_SHORT TASK_. Take the material and output all of it exactly.

_GIVEN DATA_.
======

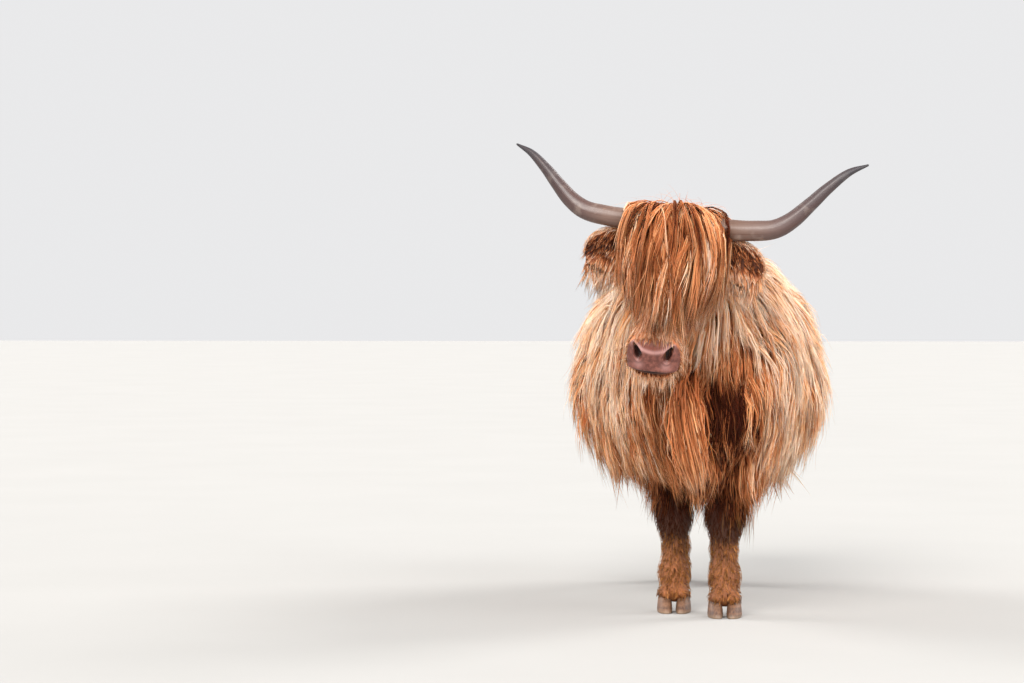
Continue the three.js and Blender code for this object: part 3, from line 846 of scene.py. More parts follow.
BODY_ZONES = both_sides([  # place, reach, length, depth, lift, marking, lie (aside, back, up)
    ((0.08, 0.02, 1.09), (0.16, 0.16, 0.10), 0.180, 0.046, 0.35, 0.16, (0.8, 0.3, -0.4)),  # withers
    ((0.10, 0.50, 1.07), (0.16, 0.30, 0.09), 0.160, 0.044, 0.34, 0.12, (0.6, 0.9, -0.4)),  # back
    ((0.12, 0.90, 1.09), (0.16, 0.16, 0.10), 0.150, 0.044, 0.34, 0.14, (0.6, 0.9, -0.5)),  # hips
    ((0.08, 1.14, 1.03), (0.14, 0.12, 0.12), 0.150, 0.046, 0.30, 0.24, (0.6, 0.6, -0.8)),  # rump
    ((0.26, 0.08, 0.88), (0.12, 0.16, 0.18), 0.240, 0.058, 0.30, 0.16, (0.6, 0.45, -0.9)),  # shoulder
    ((0.34, 0.48, 0.88), (0.12, 0.30, 0.16), 0.230, 0.062, 0.30, 0.16, (0.5, 0.45, -0.9)),  # flank
    ((0.34, 0.45, 0.62), (0.12, 0.32, 0.14), 0.270, 0.066, 0.30, 0.36, (0.2, 0.40, -1.0)),  # low flank
    ((0.22, 0.26, 0.46), (0.14, 0.34, 0.08), 0.290, 0.060, 0.22, 0.30, (0.3, 0.20, -1.0), False),  # low left
    ((-0.12, 0.40, 0.46), (0.20, 0.40, 0.08), 0.140, 0.040, 0.40, 0.62, (0.3, 0.30, -1.0), False),  # belly
    ((0.26, 0.92, 0.92), (0.12, 0.16, 0.16), 0.190, 0.058, 0.30, 0.20, (0.4, 0.35, -0.9)),  # haunch
    ((0.22, 0.95, 0.66), (0.12, 0.16, 0.12), 0.180, 0.050, 0.30, 0.36, (0.1, 0.35, -1.0)),  # thigh
    ((0.10, 1.16, 0.82), (0.12, 0.10, 0.16), 0.160, 0.048, 0.30, 0.34, (0.3, 0.35, -1.0)),  # buttock
    ((0.12, 1.06, 0.54), (0.10, 0.12, 0.07), 0.120, 0.036, 0.25, 0.58, (0.0, 0.40, -1.0)),  # gaskin
    ((0.14, -0.20, 0.86), (0.12, 0.12, 0.12), 0.260, 0.052, 0.35, 0.44, (0.6, 0.10, -1.0)),  # chest
    ((-0.08, -0.26, 0.62), (0.10, 0.12, 0.12), 0.250, 0.048, 0.35, 0.70, (0.2, 0.10, -1.0), False),  # brisket
    # The hollow beside the dewlap is dark as painted shade.
    ((0.09, -0.24, 0.60), (0.07, 0.12, 0.05), 0.120, 0.024, 0.30, 0.90, (0.3, 0.10, -1.0), False),  # hollow
    ((0.19, 0.02, 0.66), (0.08, 0.14, 0.10), 0.250, 0.056, 0.30, 0.14, (0.2, 0.20, -1.0)),  # elbow
    ((0.10, 0.03, 0.46), (0.10, 0.12, 0.08), 0.190, 0.042, 0.22, 0.60, (0.0, 0.20, -1.0)),  # forearm
    ((0.08, 0.08, 0.35), (0.10, 0.20, 0.04), 0.060, 0.012, 0.10, 0.76, (0.0, 0.20, -1.0)),  # above the knee
    ((0.08, 0.08, 0.29), (0.10, 0.20, 0.03), 0.026, 0.003, 0.06, 0.85, (0.0, 0.20, -1.0)),  # knee
    ((0.08, 1.10, 0.42), (0.10, 0.16, 0.04), 0.032, 0.005, 0.06, 0.60, (0.0, 0.25, -1.0)),  # hock
    ((0.08, 0.60, 0.22), (0.20, 0.80, 0.05), 0.022, 0.002, 0.05, 0.81, (0.0, 0.15, -1.0)),  # cannon
    ((0.08, 0.60, 0.10), (0.20, 0.80, 0.04), 0.026, 0.003, 0.06, 0.79, (0.0, 0.25, -1.0)),  # pastern
    ((0.00, 0.85, 0.42), (0.10, 0.12, 0.07), 0.022, 0.004, 0.15, 0.40, (0.2, 0.10, -1.0)),  # udder
    ((0.04, -0.24, 1.08), (0.10, 0.14, 0.07), 0.250, 0.056, 0.45, 0.20, (0.5, 0.80, -0.4)),  # crest
    ((0.14, -0.24, 0.94), (0.10, 0.14, 0.10), 0.280, 0.054, 0.30, 0.02, (0.8, 0.25, -0.9)),  # neck
    ((0.04, -0.34, 0.84), (0.08, 0.10, 0.06), 0.240, 0.042, 0.35, 0.40, (0.4, 0.15, -1.0)),  # throat
    ((0.00, 1.25, 0.80), (0.05, 0.06, 0.25), 0.070, 0.014, 0.20, 0.36, (0.3, 0.25, -1.0)),  # tail
])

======

_ANSWER FOR THIS EXERCISE_.
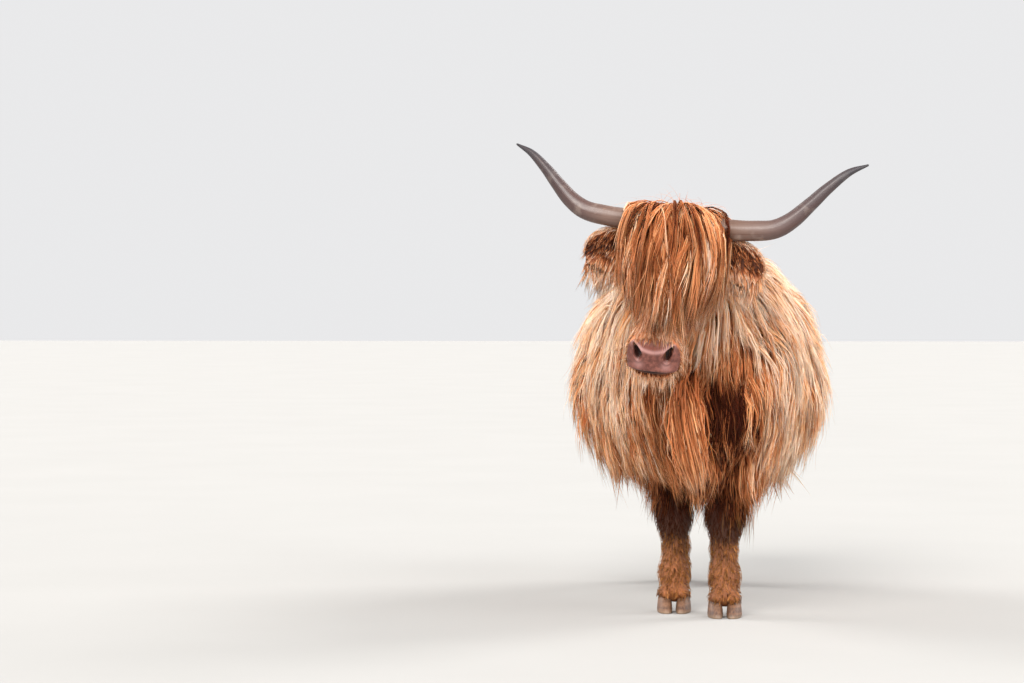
Continue the three.js and Blender code for this object: part 3, from line 846 of scene.py. More parts follow.
BODY_ZONES = both_sides([  # place, reach, length, depth, lift, marking, lie (aside, back, up)
    ((0.08, 0.02, 1.09), (0.16, 0.16, 0.10), 0.180, 0.046, 0.35, 0.16, (0.8, 0.3, -0.4)),  # withers
    ((0.10, 0.50, 1.07), (0.16, 0.30, 0.09), 0.160, 0.044, 0.34, 0.12, (0.6, 0.9, -0.4)),  # back
    ((0.12, 0.90, 1.09), (0.16, 0.16, 0.10), 0.150, 0.044, 0.34, 0.14, (0.6, 0.9, -0.5)),  # hips
    ((0.08, 1.14, 1.03), (0.14, 0.12, 0.12), 0.150, 0.046, 0.30, 0.24, (0.6, 0.6, -0.8)),  # rump
    ((0.26, 0.08, 0.88), (0.12, 0.16, 0.18), 0.240, 0.058, 0.30, 0.16, (0.6, 0.45, -0.9)),  # shoulder
    ((0.34, 0.48, 0.88), (0.12, 0.30, 0.16), 0.230, 0.062, 0.30, 0.16, (0.5, 0.45, -0.9)),  # flank
    ((0.34, 0.45, 0.62), (0.12, 0.32, 0.14), 0.270, 0.066, 0.30, 0.36, (0.2, 0.40, -1.0)),  # low flank
    ((0.22, 0.26, 0.46), (0.14, 0.34, 0.08), 0.290, 0.060, 0.22, 0.30, (0.3, 0.20, -1.0), False),  # low left
    ((-0.12, 0.40, 0.46), (0.20, 0.40, 0.08), 0.140, 0.040, 0.40, 0.62, (0.3, 0.30, -1.0), False),  # belly
    ((0.26, 0.92, 0.92), (0.12, 0.16, 0.16), 0.190, 0.058, 0.30, 0.20, (0.4, 0.35, -0.9)),  # haunch
    ((0.22, 0.95, 0.66), (0.12, 0.16, 0.12), 0.180, 0.050, 0.30, 0.36, (0.1, 0.35, -1.0)),  # thigh
    ((0.10, 1.16, 0.82), (0.12, 0.10, 0.16), 0.160, 0.048, 0.30, 0.34, (0.3, 0.35, -1.0)),  # buttock
    ((0.12, 1.06, 0.54), (0.10, 0.12, 0.07), 0.120, 0.036, 0.25, 0.58, (0.0, 0.40, -1.0)),  # gaskin
    ((0.14, -0.20, 0.86), (0.12, 0.12, 0.12), 0.260, 0.052, 0.35, 0.44, (0.6, 0.10, -1.0)),  # chest
    ((-0.08, -0.26, 0.62), (0.10, 0.12, 0.12), 0.250, 0.048, 0.35, 0.70, (0.2, 0.10, -1.0), False),  # brisket
    # The hollow beside the dewlap is dark as painted shade.
    ((0.09, -0.24, 0.60), (0.07, 0.12, 0.05), 0.120, 0.024, 0.30, 0.90, (0.3, 0.10, -1.0), False),  # hollow
    ((0.19, 0.02, 0.66), (0.08, 0.14, 0.10), 0.250, 0.056, 0.30, 0.14, (0.2, 0.20, -1.0)),  # elbow
    ((0.10, 0.03, 0.46), (0.10, 0.12, 0.08), 0.190, 0.042, 0.22, 0.60, (0.0, 0.20, -1.0)),  # forearm
    ((0.08, 0.08, 0.35), (0.10, 0.20, 0.04), 0.060, 0.012, 0.10, 0.76, (0.0, 0.20, -1.0)),  # above the knee
    ((0.08, 0.08, 0.29), (0.10, 0.20, 0.03), 0.026, 0.003, 0.06, 0.85, (0.0, 0.20, -1.0)),  # knee
    ((0.08, 1.10, 0.42), (0.10, 0.16, 0.04), 0.032, 0.005, 0.06, 0.60, (0.0, 0.25, -1.0)),  # hock
    ((0.08, 0.60, 0.22), (0.20, 0.80, 0.05), 0.022, 0.002, 0.05, 0.81, (0.0, 0.15, -1.0)),  # cannon
    ((0.08, 0.60, 0.10), (0.20, 0.80, 0.04), 0.026, 0.003, 0.06, 0.79, (0.0, 0.25, -1.0)),  # pastern
    ((0.00, 0.85, 0.42), (0.10, 0.12, 0.07), 0.022, 0.004, 0.15, 0.40, (0.2, 0.10, -1.0)),  # udder
    ((0.04, -0.24, 1.08), (0.10, 0.14, 0.07), 0.250, 0.056, 0.45, 0.20, (0.5, 0.80, -0.4)),  # crest
    ((0.14, -0.24, 0.94), (0.10, 0.14, 0.10), 0.280, 0.054, 0.30, 0.02, (0.8, 0.25, -0.9)),  # neck
    ((0.04, -0.34, 0.84), (0.08, 0.10, 0.06), 0.240, 0.042, 0.35, 0.40, (0.4, 0.15, -1.0)),  # throat
    ((0.00, 1.25, 0.80), (0.05, 0.06, 0.25), 0.070, 0.014, 0.20, 0.36, (0.3, 0.25, -1.0)),  # tail
])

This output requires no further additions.